OBJECTIVE:
Only the lines between the line with "bottom_shell();" and the line with "for node in", together with those two lines themselves, are to be copied exactly.

[START GIVEN DATA]

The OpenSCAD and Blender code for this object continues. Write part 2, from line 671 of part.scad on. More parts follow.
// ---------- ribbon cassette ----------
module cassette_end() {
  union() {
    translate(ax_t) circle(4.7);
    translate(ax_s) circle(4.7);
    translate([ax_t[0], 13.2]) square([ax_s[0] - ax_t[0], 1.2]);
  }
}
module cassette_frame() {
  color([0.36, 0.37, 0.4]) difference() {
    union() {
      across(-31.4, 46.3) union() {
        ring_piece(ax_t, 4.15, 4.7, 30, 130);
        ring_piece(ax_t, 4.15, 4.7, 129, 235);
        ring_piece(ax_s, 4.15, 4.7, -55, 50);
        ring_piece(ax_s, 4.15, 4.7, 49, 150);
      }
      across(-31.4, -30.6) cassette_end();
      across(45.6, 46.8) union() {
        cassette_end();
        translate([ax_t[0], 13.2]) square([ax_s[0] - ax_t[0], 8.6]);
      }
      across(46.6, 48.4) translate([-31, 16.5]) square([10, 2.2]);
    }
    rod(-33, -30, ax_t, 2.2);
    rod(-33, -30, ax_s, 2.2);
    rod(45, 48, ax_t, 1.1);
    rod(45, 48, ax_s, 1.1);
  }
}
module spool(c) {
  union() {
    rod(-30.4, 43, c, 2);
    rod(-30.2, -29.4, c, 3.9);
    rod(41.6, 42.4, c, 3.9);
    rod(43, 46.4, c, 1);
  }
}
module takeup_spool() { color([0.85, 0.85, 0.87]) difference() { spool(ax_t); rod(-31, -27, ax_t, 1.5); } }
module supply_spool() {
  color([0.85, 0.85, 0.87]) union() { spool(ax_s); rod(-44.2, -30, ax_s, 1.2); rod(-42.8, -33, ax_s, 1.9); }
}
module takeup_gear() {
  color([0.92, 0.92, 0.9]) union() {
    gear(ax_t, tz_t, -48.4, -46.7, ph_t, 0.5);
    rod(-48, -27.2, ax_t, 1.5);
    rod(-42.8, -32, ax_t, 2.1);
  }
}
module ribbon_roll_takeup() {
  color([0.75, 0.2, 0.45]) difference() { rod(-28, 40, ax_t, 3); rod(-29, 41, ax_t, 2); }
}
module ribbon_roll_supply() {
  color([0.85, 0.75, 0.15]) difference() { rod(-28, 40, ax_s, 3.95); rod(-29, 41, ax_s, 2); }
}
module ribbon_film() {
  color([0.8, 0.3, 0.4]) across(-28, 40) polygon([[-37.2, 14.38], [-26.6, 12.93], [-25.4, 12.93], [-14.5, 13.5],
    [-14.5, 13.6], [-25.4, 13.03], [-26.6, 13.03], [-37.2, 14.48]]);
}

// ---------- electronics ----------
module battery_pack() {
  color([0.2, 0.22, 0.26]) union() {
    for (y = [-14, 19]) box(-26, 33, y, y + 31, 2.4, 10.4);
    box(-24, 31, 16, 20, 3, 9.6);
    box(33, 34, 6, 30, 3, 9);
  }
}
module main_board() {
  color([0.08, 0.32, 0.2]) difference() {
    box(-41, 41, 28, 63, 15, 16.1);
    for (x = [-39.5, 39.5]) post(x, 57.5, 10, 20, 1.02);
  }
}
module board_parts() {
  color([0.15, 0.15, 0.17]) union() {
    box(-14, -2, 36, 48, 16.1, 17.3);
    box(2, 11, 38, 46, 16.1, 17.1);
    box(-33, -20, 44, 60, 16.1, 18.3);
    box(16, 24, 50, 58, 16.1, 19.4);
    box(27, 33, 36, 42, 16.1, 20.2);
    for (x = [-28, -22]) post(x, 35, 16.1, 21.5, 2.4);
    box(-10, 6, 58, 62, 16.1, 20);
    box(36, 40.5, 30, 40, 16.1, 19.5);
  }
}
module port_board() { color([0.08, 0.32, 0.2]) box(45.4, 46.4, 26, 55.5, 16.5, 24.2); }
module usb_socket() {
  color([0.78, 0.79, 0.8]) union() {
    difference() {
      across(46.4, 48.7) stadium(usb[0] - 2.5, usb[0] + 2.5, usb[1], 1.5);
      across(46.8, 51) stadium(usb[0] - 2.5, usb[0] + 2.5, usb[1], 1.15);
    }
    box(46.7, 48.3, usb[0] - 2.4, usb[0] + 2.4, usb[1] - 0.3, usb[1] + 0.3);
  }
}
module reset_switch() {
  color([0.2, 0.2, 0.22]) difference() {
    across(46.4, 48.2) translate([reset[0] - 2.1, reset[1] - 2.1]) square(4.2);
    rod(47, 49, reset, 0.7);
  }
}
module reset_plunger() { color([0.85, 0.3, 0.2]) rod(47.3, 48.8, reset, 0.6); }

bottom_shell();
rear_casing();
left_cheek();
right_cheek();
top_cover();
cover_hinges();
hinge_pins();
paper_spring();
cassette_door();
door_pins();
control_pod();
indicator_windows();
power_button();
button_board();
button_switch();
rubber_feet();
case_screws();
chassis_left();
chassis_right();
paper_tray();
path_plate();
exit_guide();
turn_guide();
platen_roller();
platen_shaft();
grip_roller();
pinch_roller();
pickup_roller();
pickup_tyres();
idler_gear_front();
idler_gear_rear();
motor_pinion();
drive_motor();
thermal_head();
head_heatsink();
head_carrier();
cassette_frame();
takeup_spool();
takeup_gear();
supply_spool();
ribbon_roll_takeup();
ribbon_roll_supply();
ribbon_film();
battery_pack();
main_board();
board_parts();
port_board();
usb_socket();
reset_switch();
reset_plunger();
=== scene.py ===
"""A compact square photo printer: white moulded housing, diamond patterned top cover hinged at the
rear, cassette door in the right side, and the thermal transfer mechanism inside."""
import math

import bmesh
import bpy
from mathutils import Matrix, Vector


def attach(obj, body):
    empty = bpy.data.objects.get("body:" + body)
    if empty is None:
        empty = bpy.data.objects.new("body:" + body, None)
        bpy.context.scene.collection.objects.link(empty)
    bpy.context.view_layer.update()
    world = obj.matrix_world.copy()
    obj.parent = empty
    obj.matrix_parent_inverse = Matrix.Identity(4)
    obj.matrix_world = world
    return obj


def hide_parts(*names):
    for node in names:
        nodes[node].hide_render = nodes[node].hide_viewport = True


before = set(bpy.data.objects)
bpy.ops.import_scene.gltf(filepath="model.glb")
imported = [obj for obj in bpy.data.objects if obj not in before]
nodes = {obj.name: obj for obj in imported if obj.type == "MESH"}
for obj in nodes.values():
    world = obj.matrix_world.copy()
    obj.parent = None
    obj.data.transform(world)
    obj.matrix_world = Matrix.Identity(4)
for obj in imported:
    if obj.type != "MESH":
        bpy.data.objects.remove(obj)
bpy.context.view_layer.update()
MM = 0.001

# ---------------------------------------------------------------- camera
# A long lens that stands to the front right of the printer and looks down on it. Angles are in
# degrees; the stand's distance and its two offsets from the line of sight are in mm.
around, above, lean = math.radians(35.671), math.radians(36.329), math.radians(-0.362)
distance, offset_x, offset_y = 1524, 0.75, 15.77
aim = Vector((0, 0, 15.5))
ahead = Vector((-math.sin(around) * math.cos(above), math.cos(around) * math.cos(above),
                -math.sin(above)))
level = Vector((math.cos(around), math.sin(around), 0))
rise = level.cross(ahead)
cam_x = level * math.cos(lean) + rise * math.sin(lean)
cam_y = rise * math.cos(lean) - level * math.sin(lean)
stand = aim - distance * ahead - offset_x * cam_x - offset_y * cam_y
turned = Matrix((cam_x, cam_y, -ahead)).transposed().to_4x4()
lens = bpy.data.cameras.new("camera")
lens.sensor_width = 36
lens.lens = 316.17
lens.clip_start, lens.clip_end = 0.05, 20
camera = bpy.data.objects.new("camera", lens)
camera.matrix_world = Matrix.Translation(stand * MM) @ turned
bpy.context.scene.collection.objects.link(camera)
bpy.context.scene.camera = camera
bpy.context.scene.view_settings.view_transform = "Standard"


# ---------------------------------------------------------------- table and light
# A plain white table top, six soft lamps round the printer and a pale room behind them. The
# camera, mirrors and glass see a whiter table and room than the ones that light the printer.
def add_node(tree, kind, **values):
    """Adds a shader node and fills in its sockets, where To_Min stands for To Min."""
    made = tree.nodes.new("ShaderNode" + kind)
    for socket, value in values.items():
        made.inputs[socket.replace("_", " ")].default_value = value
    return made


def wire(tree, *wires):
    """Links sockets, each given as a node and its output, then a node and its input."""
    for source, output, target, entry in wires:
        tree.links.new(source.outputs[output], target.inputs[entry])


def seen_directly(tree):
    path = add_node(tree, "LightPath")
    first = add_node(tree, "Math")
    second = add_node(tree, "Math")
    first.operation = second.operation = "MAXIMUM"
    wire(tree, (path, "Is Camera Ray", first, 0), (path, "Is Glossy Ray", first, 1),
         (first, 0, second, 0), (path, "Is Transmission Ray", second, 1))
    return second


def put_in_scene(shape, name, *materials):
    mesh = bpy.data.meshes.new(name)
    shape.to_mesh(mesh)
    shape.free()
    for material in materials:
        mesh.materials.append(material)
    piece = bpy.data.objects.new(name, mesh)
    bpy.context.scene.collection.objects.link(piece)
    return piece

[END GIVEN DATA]
[START GIVEN DATA]

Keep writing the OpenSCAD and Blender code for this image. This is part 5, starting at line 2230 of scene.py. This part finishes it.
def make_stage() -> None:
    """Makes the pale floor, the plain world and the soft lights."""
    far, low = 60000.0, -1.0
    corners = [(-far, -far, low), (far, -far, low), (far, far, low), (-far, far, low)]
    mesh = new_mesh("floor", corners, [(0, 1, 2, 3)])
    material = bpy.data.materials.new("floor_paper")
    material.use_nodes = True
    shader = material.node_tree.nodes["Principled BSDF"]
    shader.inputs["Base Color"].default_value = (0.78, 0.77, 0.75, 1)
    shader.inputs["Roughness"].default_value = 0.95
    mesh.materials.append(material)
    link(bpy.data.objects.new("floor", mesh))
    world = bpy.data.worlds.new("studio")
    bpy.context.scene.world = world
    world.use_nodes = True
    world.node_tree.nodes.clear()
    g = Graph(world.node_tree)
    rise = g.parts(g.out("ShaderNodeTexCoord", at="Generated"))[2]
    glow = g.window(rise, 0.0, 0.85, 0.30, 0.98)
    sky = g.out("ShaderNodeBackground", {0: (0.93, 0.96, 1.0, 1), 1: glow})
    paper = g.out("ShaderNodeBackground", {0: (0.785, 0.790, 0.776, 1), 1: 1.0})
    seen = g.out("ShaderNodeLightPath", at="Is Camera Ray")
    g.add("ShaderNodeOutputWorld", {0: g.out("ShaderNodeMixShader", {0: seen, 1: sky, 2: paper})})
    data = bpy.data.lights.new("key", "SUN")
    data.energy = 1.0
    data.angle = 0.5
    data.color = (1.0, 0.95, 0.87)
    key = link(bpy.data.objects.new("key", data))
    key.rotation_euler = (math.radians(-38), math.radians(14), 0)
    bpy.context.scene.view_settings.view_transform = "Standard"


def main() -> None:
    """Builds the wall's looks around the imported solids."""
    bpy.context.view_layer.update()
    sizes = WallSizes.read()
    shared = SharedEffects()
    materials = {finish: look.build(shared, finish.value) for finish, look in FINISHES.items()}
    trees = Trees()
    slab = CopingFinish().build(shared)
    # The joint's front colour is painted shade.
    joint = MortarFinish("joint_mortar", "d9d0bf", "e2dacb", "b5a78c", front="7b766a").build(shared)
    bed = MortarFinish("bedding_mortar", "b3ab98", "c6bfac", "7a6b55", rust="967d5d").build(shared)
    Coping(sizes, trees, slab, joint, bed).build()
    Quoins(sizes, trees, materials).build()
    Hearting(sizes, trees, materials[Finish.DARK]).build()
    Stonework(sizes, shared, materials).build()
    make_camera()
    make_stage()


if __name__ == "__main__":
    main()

[END GIVEN DATA]

IN RESPONSE:
bottom_shell();
rear_casing();
left_cheek();
right_cheek();
top_cover();
cover_hinges();
hinge_pins();
paper_spring();
cassette_door();
door_pins();
control_pod();
indicator_windows();
power_button();
button_board();
button_switch();
rubber_feet();
case_screws();
chassis_left();
chassis_right();
paper_tray();
path_plate();
exit_guide();
turn_guide();
platen_roller();
platen_shaft();
grip_roller();
pinch_roller();
pickup_roller();
pickup_tyres();
idler_gear_front();
idler_gear_rear();
motor_pinion();
drive_motor();
thermal_head();
head_heatsink();
head_carrier();
cassette_frame();
takeup_spool();
takeup_gear();
supply_spool();
ribbon_roll_takeup();
ribbon_roll_supply();
ribbon_film();
battery_pack();
main_board();
board_parts();
port_board();
usb_socket();
reset_switch();
reset_plunger();
=== scene.py ===
"""A compact square photo printer: white moulded housing, diamond patterned top cover hinged at the
rear, cassette door in the right side, and the thermal transfer mechanism inside."""
import math

import bmesh
import bpy
from mathutils import Matrix, Vector


def attach(obj, body):
    empty = bpy.data.objects.get("body:" + body)
    if empty is None:
        empty = bpy.data.objects.new("body:" + body, None)
        bpy.context.scene.collection.objects.link(empty)
    bpy.context.view_layer.update()
    world = obj.matrix_world.copy()
    obj.parent = empty
    obj.matrix_parent_inverse = Matrix.Identity(4)
    obj.matrix_world = world
    return obj


def hide_parts(*names):
    for node in names:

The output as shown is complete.